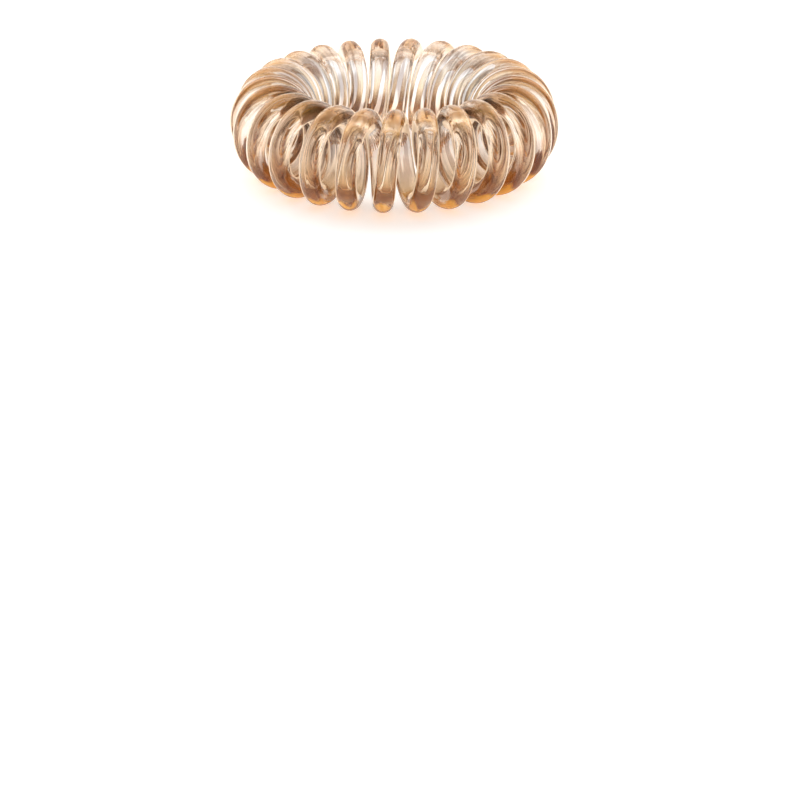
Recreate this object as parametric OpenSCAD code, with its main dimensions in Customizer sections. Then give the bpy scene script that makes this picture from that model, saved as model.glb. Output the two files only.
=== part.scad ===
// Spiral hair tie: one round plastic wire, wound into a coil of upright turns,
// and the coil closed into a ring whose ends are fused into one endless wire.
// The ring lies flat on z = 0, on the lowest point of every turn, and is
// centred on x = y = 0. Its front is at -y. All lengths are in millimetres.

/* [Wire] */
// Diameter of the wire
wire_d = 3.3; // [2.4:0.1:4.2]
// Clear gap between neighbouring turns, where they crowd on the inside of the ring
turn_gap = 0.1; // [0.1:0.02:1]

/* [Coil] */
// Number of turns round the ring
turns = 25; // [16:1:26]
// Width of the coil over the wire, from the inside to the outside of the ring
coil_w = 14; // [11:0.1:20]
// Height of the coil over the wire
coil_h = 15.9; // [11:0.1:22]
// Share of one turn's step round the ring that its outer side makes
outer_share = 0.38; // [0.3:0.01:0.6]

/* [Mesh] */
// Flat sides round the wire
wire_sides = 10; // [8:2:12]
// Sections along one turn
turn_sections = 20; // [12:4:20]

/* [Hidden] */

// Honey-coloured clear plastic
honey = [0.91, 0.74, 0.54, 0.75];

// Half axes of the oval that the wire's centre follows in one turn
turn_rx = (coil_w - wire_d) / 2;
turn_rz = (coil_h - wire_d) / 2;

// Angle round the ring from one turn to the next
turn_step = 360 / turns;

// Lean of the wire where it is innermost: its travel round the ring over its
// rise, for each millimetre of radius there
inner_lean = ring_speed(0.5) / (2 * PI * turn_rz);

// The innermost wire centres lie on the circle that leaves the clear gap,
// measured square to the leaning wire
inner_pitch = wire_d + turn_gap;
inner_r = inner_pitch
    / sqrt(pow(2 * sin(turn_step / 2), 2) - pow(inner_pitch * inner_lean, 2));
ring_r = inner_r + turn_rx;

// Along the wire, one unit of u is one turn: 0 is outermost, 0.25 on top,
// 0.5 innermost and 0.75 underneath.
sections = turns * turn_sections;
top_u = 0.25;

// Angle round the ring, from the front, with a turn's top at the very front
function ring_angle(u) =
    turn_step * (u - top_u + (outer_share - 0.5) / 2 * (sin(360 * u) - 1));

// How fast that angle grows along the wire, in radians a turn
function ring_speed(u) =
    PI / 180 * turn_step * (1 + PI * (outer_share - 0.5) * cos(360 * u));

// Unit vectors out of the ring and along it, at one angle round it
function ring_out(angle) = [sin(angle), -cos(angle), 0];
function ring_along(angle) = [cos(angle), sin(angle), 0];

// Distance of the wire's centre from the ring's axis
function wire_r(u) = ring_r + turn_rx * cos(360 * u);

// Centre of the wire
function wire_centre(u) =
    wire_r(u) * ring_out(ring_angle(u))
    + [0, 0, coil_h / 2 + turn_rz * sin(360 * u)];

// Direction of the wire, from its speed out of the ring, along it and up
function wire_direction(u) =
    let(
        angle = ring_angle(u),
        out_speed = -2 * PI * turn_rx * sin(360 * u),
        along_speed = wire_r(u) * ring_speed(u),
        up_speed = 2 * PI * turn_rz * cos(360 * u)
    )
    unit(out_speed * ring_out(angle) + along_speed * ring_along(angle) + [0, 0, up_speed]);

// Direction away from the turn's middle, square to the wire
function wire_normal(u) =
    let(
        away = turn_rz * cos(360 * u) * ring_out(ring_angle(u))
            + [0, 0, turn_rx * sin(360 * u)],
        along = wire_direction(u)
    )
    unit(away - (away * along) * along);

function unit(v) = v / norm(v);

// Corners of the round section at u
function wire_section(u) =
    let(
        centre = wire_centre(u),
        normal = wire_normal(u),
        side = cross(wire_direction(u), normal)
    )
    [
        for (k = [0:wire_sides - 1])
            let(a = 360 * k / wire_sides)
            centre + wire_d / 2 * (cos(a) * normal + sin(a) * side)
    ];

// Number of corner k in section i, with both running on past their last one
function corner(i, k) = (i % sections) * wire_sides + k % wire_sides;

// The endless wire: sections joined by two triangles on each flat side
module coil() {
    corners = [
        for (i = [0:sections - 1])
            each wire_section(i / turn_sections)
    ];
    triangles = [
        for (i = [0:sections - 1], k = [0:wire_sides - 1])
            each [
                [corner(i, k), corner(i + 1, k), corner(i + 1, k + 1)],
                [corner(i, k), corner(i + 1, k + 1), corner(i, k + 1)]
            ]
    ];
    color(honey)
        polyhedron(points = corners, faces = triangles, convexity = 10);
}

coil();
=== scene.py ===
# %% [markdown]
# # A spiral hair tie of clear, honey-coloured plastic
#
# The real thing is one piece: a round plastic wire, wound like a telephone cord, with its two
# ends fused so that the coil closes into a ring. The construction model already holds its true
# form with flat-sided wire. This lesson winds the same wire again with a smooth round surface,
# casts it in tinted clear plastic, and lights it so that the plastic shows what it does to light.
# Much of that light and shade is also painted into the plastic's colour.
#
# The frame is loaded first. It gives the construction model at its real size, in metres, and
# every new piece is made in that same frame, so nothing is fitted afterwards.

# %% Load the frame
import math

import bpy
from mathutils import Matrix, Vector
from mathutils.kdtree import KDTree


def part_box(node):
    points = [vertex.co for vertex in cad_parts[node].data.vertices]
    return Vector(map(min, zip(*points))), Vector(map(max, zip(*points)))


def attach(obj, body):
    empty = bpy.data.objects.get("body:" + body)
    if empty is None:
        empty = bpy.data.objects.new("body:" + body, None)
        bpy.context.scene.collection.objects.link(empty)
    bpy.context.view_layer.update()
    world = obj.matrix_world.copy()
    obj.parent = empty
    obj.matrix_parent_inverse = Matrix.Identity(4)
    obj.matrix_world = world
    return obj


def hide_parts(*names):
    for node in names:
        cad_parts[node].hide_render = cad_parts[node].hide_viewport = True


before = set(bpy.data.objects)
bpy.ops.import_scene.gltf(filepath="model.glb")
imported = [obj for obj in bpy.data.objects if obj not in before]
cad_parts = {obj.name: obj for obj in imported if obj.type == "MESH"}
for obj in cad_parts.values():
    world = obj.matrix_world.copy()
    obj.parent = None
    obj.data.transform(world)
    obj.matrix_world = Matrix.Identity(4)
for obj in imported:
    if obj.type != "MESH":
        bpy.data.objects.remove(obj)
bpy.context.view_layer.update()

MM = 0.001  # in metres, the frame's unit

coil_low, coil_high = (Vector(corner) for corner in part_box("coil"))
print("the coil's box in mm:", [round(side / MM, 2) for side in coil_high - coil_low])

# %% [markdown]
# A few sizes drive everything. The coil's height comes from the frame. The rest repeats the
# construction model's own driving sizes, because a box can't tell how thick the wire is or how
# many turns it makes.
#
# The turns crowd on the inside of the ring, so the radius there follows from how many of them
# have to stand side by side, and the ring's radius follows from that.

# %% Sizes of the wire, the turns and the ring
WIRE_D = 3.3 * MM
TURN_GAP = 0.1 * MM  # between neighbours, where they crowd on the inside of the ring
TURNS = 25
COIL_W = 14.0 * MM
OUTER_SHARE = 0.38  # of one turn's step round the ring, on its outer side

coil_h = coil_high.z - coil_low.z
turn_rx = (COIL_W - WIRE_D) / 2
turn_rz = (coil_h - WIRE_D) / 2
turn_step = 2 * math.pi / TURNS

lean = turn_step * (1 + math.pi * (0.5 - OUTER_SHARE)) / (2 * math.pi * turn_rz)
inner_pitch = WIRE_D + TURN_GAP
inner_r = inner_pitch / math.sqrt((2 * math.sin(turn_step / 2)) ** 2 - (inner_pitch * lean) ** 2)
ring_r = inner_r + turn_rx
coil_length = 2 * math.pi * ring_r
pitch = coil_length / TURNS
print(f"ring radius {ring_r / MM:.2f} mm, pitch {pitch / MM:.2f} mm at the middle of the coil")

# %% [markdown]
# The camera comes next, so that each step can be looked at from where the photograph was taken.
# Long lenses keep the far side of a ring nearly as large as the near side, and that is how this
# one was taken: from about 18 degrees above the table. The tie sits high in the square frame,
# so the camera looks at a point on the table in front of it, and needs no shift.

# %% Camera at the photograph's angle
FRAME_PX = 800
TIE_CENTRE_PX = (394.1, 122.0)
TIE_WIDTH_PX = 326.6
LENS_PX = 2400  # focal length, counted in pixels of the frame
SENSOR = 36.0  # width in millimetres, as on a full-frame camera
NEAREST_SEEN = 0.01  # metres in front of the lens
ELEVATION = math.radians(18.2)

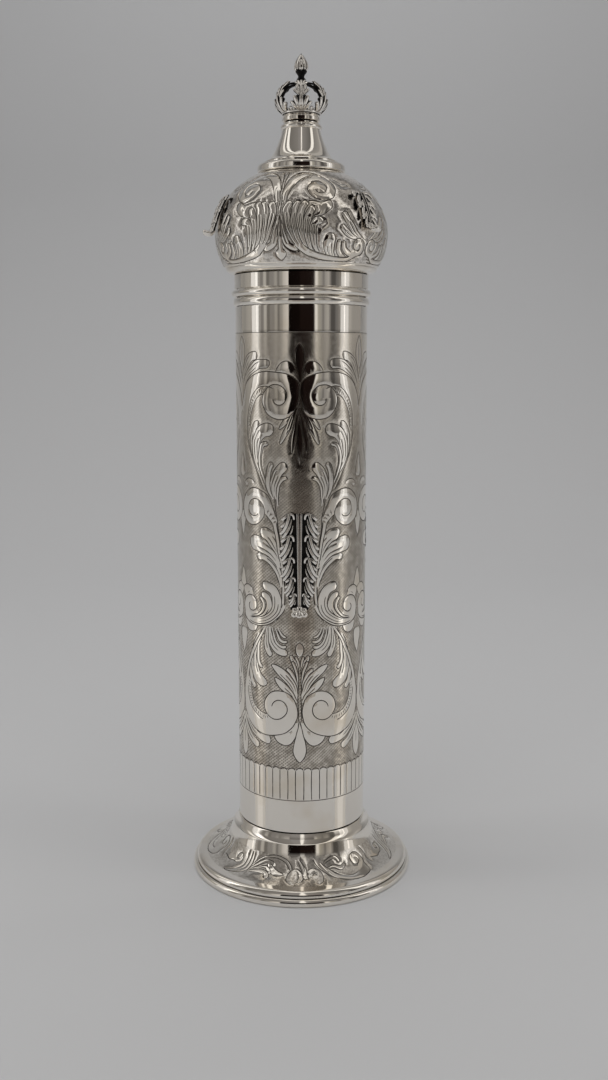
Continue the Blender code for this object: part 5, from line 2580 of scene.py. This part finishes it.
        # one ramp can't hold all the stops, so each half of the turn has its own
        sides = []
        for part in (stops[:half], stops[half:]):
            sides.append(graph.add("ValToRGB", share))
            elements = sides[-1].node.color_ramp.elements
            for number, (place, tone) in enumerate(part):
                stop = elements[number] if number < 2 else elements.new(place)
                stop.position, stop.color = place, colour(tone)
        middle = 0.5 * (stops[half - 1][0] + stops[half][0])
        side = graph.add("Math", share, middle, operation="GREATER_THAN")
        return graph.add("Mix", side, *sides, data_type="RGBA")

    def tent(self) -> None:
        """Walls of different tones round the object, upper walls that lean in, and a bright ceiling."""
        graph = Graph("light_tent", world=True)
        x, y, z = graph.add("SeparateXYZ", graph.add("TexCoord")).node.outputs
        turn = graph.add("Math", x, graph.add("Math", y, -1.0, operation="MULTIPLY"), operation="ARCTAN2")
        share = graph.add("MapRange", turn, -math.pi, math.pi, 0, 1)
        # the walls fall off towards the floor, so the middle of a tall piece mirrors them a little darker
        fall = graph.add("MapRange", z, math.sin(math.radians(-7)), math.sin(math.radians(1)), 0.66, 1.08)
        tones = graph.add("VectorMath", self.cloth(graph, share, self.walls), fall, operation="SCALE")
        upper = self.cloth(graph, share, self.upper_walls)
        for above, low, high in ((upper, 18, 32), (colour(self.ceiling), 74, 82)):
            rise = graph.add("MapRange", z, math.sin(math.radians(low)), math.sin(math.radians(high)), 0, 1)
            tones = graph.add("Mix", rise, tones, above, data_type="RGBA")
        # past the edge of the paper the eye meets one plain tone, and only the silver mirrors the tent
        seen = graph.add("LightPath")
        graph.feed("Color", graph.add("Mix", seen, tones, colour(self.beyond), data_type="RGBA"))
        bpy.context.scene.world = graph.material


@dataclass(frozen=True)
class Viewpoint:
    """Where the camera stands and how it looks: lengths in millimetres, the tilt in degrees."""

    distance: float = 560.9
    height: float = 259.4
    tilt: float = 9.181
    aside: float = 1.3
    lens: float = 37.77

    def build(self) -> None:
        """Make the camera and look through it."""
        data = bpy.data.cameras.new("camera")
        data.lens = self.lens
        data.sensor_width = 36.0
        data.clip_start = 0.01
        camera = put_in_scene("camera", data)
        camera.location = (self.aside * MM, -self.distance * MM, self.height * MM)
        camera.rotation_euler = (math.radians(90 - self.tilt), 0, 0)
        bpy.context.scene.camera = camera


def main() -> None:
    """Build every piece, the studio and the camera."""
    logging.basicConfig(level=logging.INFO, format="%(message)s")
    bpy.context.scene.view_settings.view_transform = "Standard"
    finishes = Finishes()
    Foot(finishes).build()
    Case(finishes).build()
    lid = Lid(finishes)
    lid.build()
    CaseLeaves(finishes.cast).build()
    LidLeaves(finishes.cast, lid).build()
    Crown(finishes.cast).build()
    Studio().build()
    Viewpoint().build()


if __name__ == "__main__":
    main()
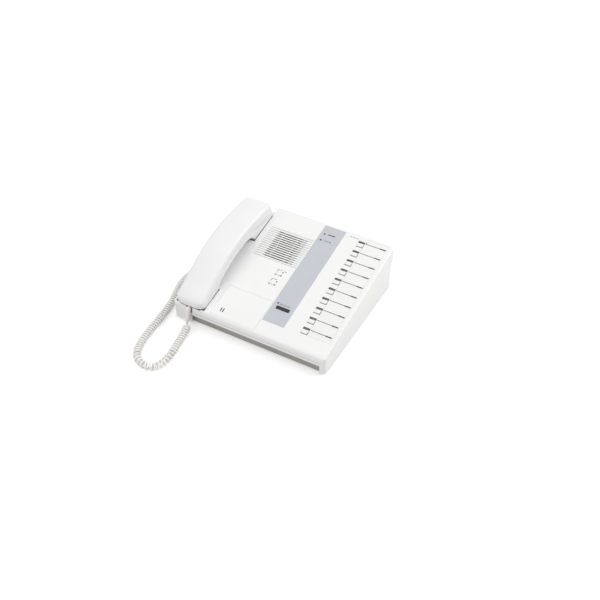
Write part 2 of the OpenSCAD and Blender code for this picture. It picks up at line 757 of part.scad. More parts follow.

* What you will do *
Copy verbatim the line that contains "each flat side", the line that contains "bpy.context.scene.collection.objects.link(empty)", and all lines between them.

* Task response *
// The endless wire: sections joined by two triangles on each flat side
module coil() {
    corners = [
        for (i = [0:sections - 1])
            each wire_section(i / turn_sections)
    ];
    triangles = [
        for (i = [0:sections - 1], k = [0:wire_sides - 1])
            each [
                [corner(i, k), corner(i + 1, k), corner(i + 1, k + 1)],
                [corner(i, k), corner(i + 1, k + 1), corner(i, k + 1)]
            ]
    ];
    color(honey)
        polyhedron(points = corners, faces = triangles, convexity = 10);
}

coil();
=== scene.py ===
# %% [markdown]
# # A spiral hair tie of clear, honey-coloured plastic
#
# The real thing is one piece: a round plastic wire, wound like a telephone cord, with its two
# ends fused so that the coil closes into a ring. The construction model already holds its true
# form with flat-sided wire. This lesson winds the same wire again with a smooth round surface,
# casts it in tinted clear plastic, and lights it so that the plastic shows what it does to light.
# Much of that light and shade is also painted into the plastic's colour.
#
# The frame is loaded first. It gives the construction model at its real size, in metres, and
# every new piece is made in that same frame, so nothing is fitted afterwards.

# %% Load the frame
import math

import bpy
from mathutils import Matrix, Vector
from mathutils.kdtree import KDTree


def part_box(node):
    points = [vertex.co for vertex in cad_parts[node].data.vertices]
    return Vector(map(min, zip(*points))), Vector(map(max, zip(*points)))


def attach(obj, body):
    empty = bpy.data.objects.get("body:" + body)
    if empty is None:
        empty = bpy.data.objects.new("body:" + body, None)
        bpy.context.scene.collection.objects.link(empty)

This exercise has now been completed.